This was floating around at Aruba just today. :)
I haven't tried either so you will need to test...
So the original qestions the SE was asking is " A school wants to expire all students certs at the end of the year on Dec 24"
You could in fact expire all Onboard certificates on a specific date - the way to do it would be to calculate the appropriate timeout value in the Onboard authorization policy, and return it as the Session-Timeout attribute.
This value would be: (desired expiration time MINUS the current time in seconds).
Something like the following SQL should do the trick:
# select FLOOR(EXTRACT(EPOCH FROM '2014-12-23T00:00:00' - NOW())) AS session_timeout;
session_timeout
-----------------
15149339
(1 row)
You can edit the highlighted date to whatever you like...
OR a more advance way....
You could write this SQL instead if you want certificates to last until the next 23 December. Who wants to have to reconfigure this stuff on Christmas Day?!

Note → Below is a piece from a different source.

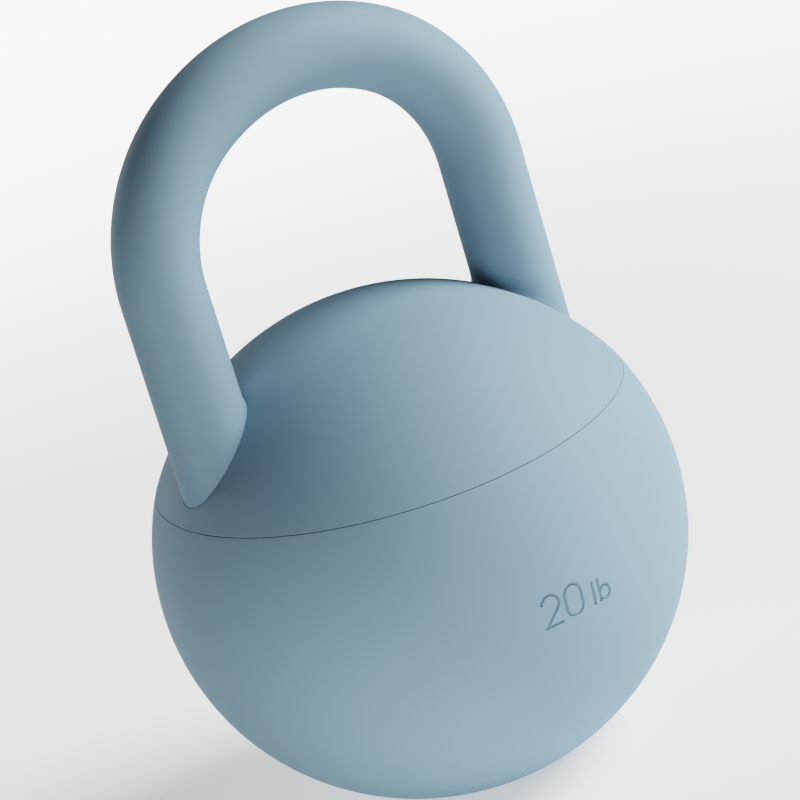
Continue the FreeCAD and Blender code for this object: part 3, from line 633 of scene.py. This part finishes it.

To use a different date in the year, change the month (yellow) and day (green) in the following SQL:
SELECT FLOOR(EXTRACT(EPOCH FROM (((EXTRACT(MONTH FROM NOW()) >= 12 AND EXTRACT(DAY FROM NOW()) >= 23)::INT + EXTRACT(YEAR FROM NOW())) || '-12-23')::TIMESTAMP - NOW())) AS session_timeout;
How this works:
- If the current date is before December 23 then use the current year;
- Otherwise, use the next year;
- Compute the difference between the specified year's date of December 23 and the current time [this will always be positive];
- Return the answer in seconds.
So on December 22 you will get a certificate lifetime less than 1 day ... On December 24 you will get a certificate lifetime of 364.something days.
Just for completeness, the certificate will expire around midnight on the specified day. If you want to choose a particular time during the day then append it after the -12-23 part, e.g. '-12-23T12:00' for noon. (For complete correctness you should also update the condition to check for times after midnight and before the specified expiration time ... but this is left as an exercise for the interested reader!)